At the beginning of June the Budgetary Committee of the German Federal Parliament allocated 265 million euros for the widening of the Eastern section of the Kiel Canal. In April, the committee had already approved 485 million euros for construction of a fifth lock in Brunsbüttel.
 
To speed up the remaining planning and tendering for the widening, the first five million euros should be released this year.

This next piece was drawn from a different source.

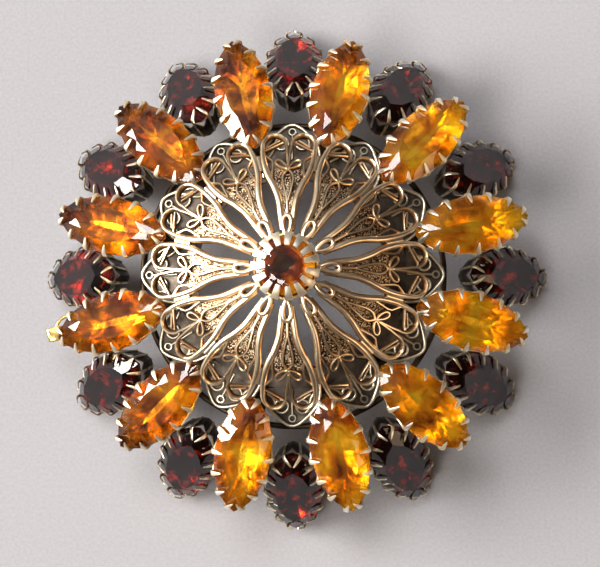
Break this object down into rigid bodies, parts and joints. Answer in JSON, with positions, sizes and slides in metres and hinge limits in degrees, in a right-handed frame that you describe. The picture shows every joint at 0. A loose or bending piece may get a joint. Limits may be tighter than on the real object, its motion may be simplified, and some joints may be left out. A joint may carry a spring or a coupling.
{
  "type": "brooch",
  "caption": "Domed filigree brooch with a claw-set centre stone, a ring of bright navette stones over a steeper ring of dark ones, and a hinged pin with a safety catch.",
  "frame": {"origin": "centre of the brooch on the plane that the feet of its outer settings rest on", "axes": "+Z out of the front, from the back to the centre stone; +X and +Y across the front, with the pin along +X in the upper half"},
  "size_m": [0.064, 0.0641, 0.029],
  "materials": {
    "antiqued_gold": "stamped brass, gold plated and antiqued: dark in the recesses, rubbed bright on the high wires",
    "darkened_brass": "stamped brass, darkened all over with rubbed edges",
    "prong_gold": "pale gold plated cups with bright polished claws",
    "yellow_gilt": "bright yellow gilt wire and strip",
    "pin_steel": "gold-washed steel pin wire, drawn and lightly worn",
    "topaz_glass": "faceted amber topaz glass with a foiled back, polished",
    "garnet_glass": "faceted smoky garnet glass with a foiled back, polished, nearly black"
  },
  "bodies": {
    "brooch": {"dome_filigree": "antiqued_gold", "base_filigree": "darkened_brass", "back_frame": "darkened_brass", "chaton_stone": "topaz_glass", "chaton_setting": "prong_gold", "centre_rivet": "darkened_brass", "upper_setting_01": "prong_gold", "upper_setting_02": "prong_gold", "upper_setting_03": "prong_gold", "upper_setting_04": "prong_gold", "upper_setting_05": "prong_gold", "upper_setting_06": "prong_gold", "upper_setting_07": "prong_gold", "upper_setting_08": "prong_gold", "upper_setting_09": "prong_gold", "upper_setting_10": "prong_gold", "upper_setting_11": "prong_gold", "upper_setting_12": "prong_gold", "upper_stone_01": "topaz_glass", "upper_stone_02": "topaz_glass", "upper_stone_03": "topaz_glass", "upper_stone_04": "topaz_glass", "upper_stone_05": "topaz_glass", "upper_stone_06": "topaz_glass", "upper_stone_07": "topaz_glass", "upper_stone_08": "topaz_glass", "upper_stone_09": "topaz_glass", "upper_stone_10": "topaz_glass", "upper_stone_11": "topaz_glass", "upper_stone_12": "topaz_glass", "lower_setting_01": "darkened_brass", "lower_setting_02": "darkened_brass", "lower_setting_03": "darkened_brass", "lower_setting_04": "darkened_brass", "lower_setting_05": "darkened_brass", "lower_setting_06": "darkened_brass", "lower_setting_07": "darkened_brass", "lower_setting_08": "darkened_brass", "lower_setting_09": "darkened_brass", "lower_setting_10": "darkened_brass", "lower_setting_11": "darkened_brass", "lower_setting_12": "darkened_brass", "lower_stone_01": "garnet_glass", "lower_stone_02": "garnet_glass", "lower_stone_03": "garnet_glass", "lower_stone_04": "garnet_glass", "lower_stone_05": "garnet_glass", "lower_stone_06": "garnet_glass", "lower_stone_07": "garnet_glass", "lower_stone_08": "garnet_glass", "lower_stone_09": "garnet_glass", "lower_stone_10": "garnet_glass", "lower_stone_11": "garnet_glass", "lower_stone_12": "garnet_glass", "pin_bar": "antiqued_gold", "pin_rivet": "pin_steel", "bail_ring": "yellow_gilt"},
    "pin": {"pin_stem": "pin_steel"},
    "roller": {"catch_roller": "yellow_gilt"},
    "link": {"bail_link": "yellow_gilt"}
  },
  "joints": [
    {"name": "pin_hinge", "type": "hinge", "parent": "brooch", "child": "pin", "pos_m": [-0.0115, 0.0135, 0.0026], "axis": [0, 1, 0], "range_deg": [0, 100]},
    {"name": "catch_turn", "type": "hinge", "parent": "brooch", "child": "roller", "pos_m": [0.011, 0.0135, 0.0026], "axis": [1, 0, 0], "range_deg": [0, 120]},
    {"name": "link_swing", "type": "hinge", "parent": "brooch", "child": "link", "pos_m": [-0.02992, -0.00718, 0.00771], "axis": [0.2334, -0.9724, 0], "range_deg": [-60, 60]}
  ]
}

The Parliament has committed itself to an additional 260 million euros by 2019. In addition, 35 new posts for technical and legal staff in the Federal Waterways and Shipping Administration have been authorized.
 
Building permission for the 20-kilometre eastern section of the Kiel Canal has been available since March 2014. In this section the canal should be widened from 44 to 70 metres by the end of this year.
 
“The overhaul of the Kiel Canal is not just a matter of survival for our colleagues in the ports of Brunsbüttel, Hochdonn, Hohenhörn, Rendsburg and Kiel situated directly on the canal. Its expansion is also of immense importance for the development and competitiveness of the entire German economy and industry – and hence also for the Port of Hamburg. We are therefore especially delighted about the good news from the Lower House,” stressed Axel Mattern, Executive Board Member of Port of Hamburg Marketing. More than 130 feeder links per week use the Kiel Canal as the fastest and most ecological sea connection between Hamburg and the Baltic region. Last year around 2 million TEU were transported on this route. “The advantage of the canal is immense. Between Hamburg and Gdansk, feederships save half the distance if they take the short cut through the canal and do not sail around Skagen in Denmark,” added Mattern. In 2013 a total of 31,097 vessels with 94.8 million tons of cargo passed through the Kiel Canal.